If you are preparing for your next reporting cycle and the broader EU Directive transposition, book a demo to see how it works.
Frequently Asked Questions
When does the EU Pay Transparency Directive take effect in Estonia?
Estonia will not meet the 7 June 2026 EU deadline. The recruitment rules of salary history ban and mandatory pay range disclosure in job ads go live in June 2026. Mandatory reporting and pay structure obligations are postponed indefinitely.
What is Palgapeegel?
Palgapeegel (the Pay Mirror) is an Estonian state-promoted digital tool that lets employers voluntarily analyse their gender pay gap using existing state data. Estonia is using Palgapeegel as the alternative to the EU Directive's mandatory public reporting framework.
How does the Directive affect salary confidentiality in Estonian employment contracts?
Estonia's existing palgainfo konfidentsiaalsus framework under the Equal Treatment Act remains in force. Where the EU Directive's salary secrecy ban will eventually require contractual changes, Estonia's recruitment-focused 2026 implementation does not yet trigger this requirement broadly.
What role does the Estonian Labour Inspectorate play?
The Labour Inspectorate (Tööinspektsioon) is the primary monitoring body for pay transparency in Estonia.

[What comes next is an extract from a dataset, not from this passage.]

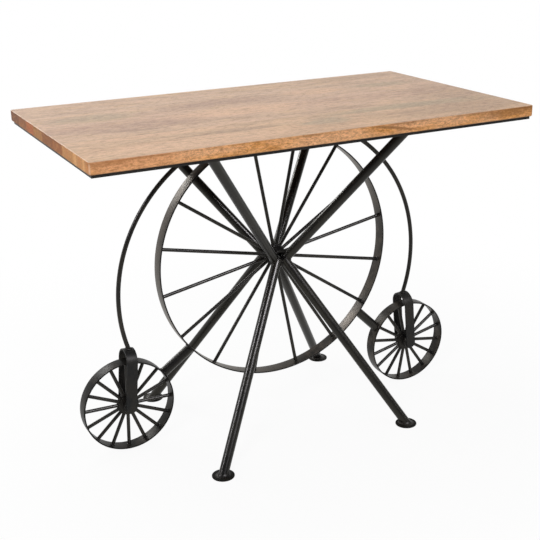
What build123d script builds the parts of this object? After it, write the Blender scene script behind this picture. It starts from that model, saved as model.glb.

From June 2026, it enforces the recruitment transparency rules of a salary history ban and mandatory pay range disclosure. It also operates Palgapeegel.
Are small businesses in Estonia affected?
The recruitment rules from June 2026 apply to all Estonian employers regardless of size. Mandatory reporting is currently postponed for all employers. Voluntary use of Palgapeegel is available to any employer.